Urbanistica

Reato edilizio, il superamento della messa alla prova non evita la demolizione (o la sanatoria) dell'abuso

Il giudice, ricorda la Corte di Cassazione, deve verificare il «puntuale e integrale raggiungimento dell'obiettivo della eliminazione delle conseguenze del reato edilizio»

di Massimo Frontera

Il positivo superamento del periodo di messa alla prova richiesto da chi ha commesso un reato edilizio non esime dall'obbligo di porre rimedio alle conseguenze del reato commesso, o procedendo alla rimessa in pristino/demolizione di quanto realizzato illegalmente oppure ottenendo il rilascio del titolo edilizio in sanatoria. Il principio è stato ribadito dai giudici della Terza Sezione della Corte di Cassazione penale nella recente sentenza n.36822/2022 depositata il 29 settembre scorso, con la quale i giudici hanno annullato una sentenza emessa dal Tribunale di Palermo. Quest'ultimo aveva infatti dichiarato di non doversi procedere contro l'autore di «reati edilizia in materia antisismica oltre che violazione della normativa in tema di conglomerato cementizio armato», considerando tali reati estinti a seguito dell'esito positivo del periodo di messa alla prova, e disponendo pertanto il dissequastro e la restituzione delle opere.

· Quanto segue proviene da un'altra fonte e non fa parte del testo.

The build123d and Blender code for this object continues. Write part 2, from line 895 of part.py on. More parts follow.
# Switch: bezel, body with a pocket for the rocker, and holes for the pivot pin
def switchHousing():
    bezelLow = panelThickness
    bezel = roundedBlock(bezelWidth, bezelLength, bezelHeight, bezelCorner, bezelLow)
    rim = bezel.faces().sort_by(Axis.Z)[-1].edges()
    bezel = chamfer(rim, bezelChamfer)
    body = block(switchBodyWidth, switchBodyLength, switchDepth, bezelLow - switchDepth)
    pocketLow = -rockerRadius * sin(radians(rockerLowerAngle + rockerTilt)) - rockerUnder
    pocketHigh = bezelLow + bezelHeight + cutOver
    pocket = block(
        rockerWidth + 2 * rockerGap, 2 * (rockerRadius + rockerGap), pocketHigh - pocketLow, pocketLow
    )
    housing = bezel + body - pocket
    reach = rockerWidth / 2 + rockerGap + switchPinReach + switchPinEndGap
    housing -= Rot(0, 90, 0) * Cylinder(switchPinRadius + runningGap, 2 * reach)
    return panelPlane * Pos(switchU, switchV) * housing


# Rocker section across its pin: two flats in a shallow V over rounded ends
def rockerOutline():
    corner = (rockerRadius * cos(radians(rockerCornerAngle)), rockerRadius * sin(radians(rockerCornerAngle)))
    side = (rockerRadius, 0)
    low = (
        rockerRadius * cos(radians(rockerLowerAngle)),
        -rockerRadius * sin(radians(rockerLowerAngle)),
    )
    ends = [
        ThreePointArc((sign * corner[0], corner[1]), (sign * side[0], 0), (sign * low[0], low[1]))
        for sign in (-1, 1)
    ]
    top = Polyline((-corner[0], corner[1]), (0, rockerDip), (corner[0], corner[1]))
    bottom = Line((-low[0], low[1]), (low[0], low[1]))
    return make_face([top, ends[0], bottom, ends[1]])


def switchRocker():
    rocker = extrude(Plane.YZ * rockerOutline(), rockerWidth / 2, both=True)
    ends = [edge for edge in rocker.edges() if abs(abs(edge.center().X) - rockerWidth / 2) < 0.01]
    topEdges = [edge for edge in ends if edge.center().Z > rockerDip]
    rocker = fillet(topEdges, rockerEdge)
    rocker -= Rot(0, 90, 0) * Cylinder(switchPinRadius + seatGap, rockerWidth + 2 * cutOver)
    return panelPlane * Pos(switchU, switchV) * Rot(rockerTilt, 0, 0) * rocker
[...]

I giudici della Corte di Cassazione ricordano che l'istituto della messa alla prova (articolo 168-bis del codice penale) «comporta la prestazione di condotte volte alla eliminazione delle conseguenze dannose o pericolose derivanti dal reato, nonché, ove possibile, il risarcimento del danno causato». Ed è pertanto questa la condizione imprescindibile per fruire del beneficio. In altre parole, la messa alla prova «non assume rilievo il superamento della messa alla prova alla eliminazione del danno o del pericolo». Nel caso specifico, invece, l'interessato aveva disatteso l'ordinanza di demolizione, e aveva invece chiesto un rinvio per chiedere il rilascio del permesso edilizio in sanatoria, effettuando nel frattempo la messa alla prova. Alla successiva udienza il giudice ha disposto il proscioglimento, basandosi unicamente sull'esito positivo della messa alla prova. A questo punto il Procuratore presso la Cassazione ha chiesto l'annullamento della sentenza del Tribunale in quanto l'imputato non ha né demolito le opere, né ottenuto la loro sanatoria.

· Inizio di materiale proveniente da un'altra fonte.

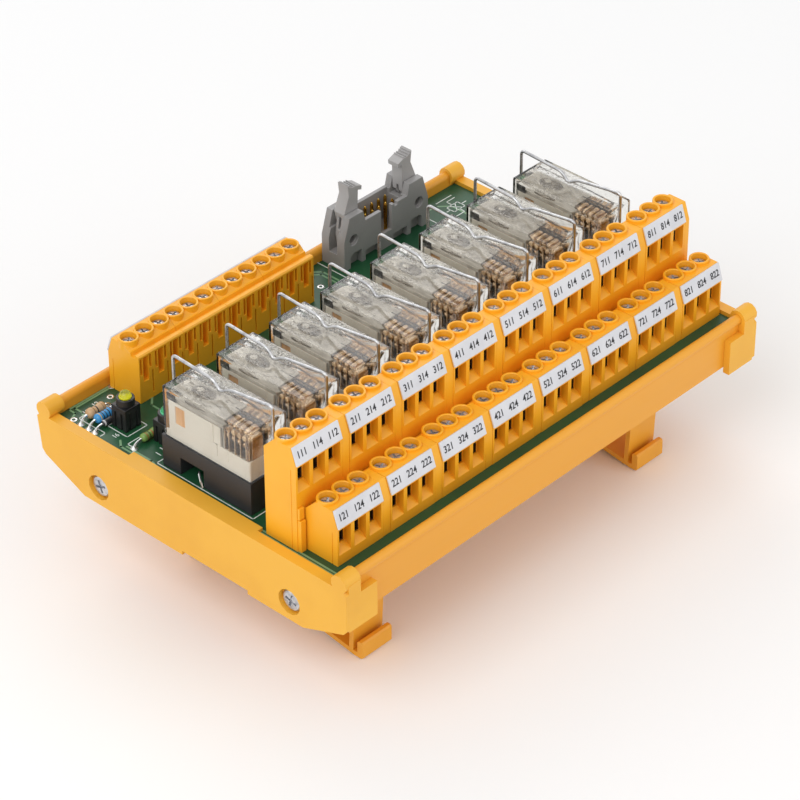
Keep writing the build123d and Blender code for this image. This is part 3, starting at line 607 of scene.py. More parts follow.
def row_tree():
    """Geometry nodes that set like pieces in groups of poles, each turned at random."""
    tree = bpy.data.node_groups.new("rows of like pieces", "GeometryNodeTree")
    tree.interface.new_socket("Geometry", in_out="OUTPUT", socket_type="NodeSocketGeometry")
    wanted = {
        "Piece": "Object", "In group": "Int", "Groups": "Int", "Step": "Vector",
        "Group step": "Vector", "Start": "Vector", "Turn": "Float", "Material": "Material",
    }
    for label, kind in wanted.items():
        tree.interface.new_socket(label, in_out="INPUT", socket_type=f"NodeSocket{kind}")
    given = new_node(tree, "NodeGroupInput").outputs
    piece = new_node(tree, "GeometryNodeObjectInfo", {"Object": given["Piece"]})
    groups = new_node(tree, "GeometryNodeMeshLine", {
        "Count": given["Groups"], "Start Location": given["Start"], "Offset": given["Group step"],
    })
    poles = new_node(tree, "GeometryNodeMeshLine", {"Count": given["In group"], "Offset": given["Step"]})
    spread = new_node(tree, "GeometryNodeInstanceOnPoints", {
        "Points": groups.outputs["Mesh"], "Instance": poles.outputs["Mesh"],
    })
    points = new_node(tree, "GeometryNodeRealizeInstances", {"Geometry": spread.outputs["Instances"]})
    chance = new_node(tree, "FunctionNodeRandomValue", {3: given["Turn"], "Seed": 7}, data_type="FLOAT")
    lean = new_node(tree, "ShaderNodeCombineXYZ", {"Z": chance.outputs[1]})
    placed = new_node(tree, "GeometryNodeInstanceOnPoints", {
        "Points": points.outputs["Geometry"], "Instance": piece.outputs["Geometry"],
        "Rotation": lean.outputs["Vector"],
    })
    real = new_node(tree, "GeometryNodeRealizeInstances", {"Geometry": placed.outputs["Instances"]})
    paint = new_node(tree, "GeometryNodeSetMaterial", {
        "Geometry": real.outputs["Geometry"], "Material": given["Material"],
    })
    new_node(tree, "NodeGroupOutput", {"Geometry": paint.outputs["Geometry"]})
    return tree


ROWS = row_tree()


def row_of(name, mesh, mat, start, groups=1, pitch=0.0, count=1, step=(0, 0, 0), turn=0.0, nodes=()):
    """Like pieces in groups along X, in millimetres, as one plain mesh that rides on the module."""
    piece = added(mesh, name + "_piece", mat)
    holder = added(bpy.data.meshes.new(name), name, mat)
    build = holder.modifiers.new("rows", "NODES")
    build.node_group = ROWS
    values = {
        "Piece": piece, "In group": count, "Groups": groups, "Step": Vector(step) * MM,
        "Group step": Vector((pitch, 0, 0)) * MM, "Start": Vector(start) * MM, "Turn": turn, "Material": mat,
    }
    sockets = {i.name: i.identifier for i in ROWS.interface.items_tree if i.in_out == "INPUT"}
    for label, value in values.items():
        build[sockets[label]] = value
    settled(holder)
    bpy.data.objects.remove(piece)
    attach(holder, "module")
    if nodes:
        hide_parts(*nodes)
    return holder


def numbered(stem):
    """The names of the eight nodes of one kind."""
    return [f"{stem}_{n + 1}" for n in range(GROUPS)]


def rib(rim, width):
    """The solid rib on the right of a block, in the block's own section."""
    return eased(prisms(block_side(rim, FRONT, BACK), [(BLOCK + 0.02, BLOCK + width)]), BLOCK_EDGE)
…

I giudici ricordano infatti l'orientamento già espresso sul punto dalla medesima Sezione (pronuncia n.39455/2017), secondo cui «la praticabilità della sospensione con messa alla prova di reati edilizi passa obbligatoriamente per l'eliminazione delle conseguenze dannose dei reati in questione, "idest" per la preventiva e spontanea demolizione dell'abuso edilizio ovvero per la sa sua riconduzione alla legalità urbanistica. Tali condotte sono pregiudiziali (in senso logico, ma non necessariamente cronologico) rispetto all'affidamento dell'imputato in prova al servizio sociale e alla verifica del suo esito positivo, ed impongono pertanto al giudice di operare un corretto controllo, anche mediante le opportune e necessarie verifiche istruttorie, sul puntuale e integrale raggiungimento dell'obiettivo della eliminazione delle conseguenze del reato edilizio».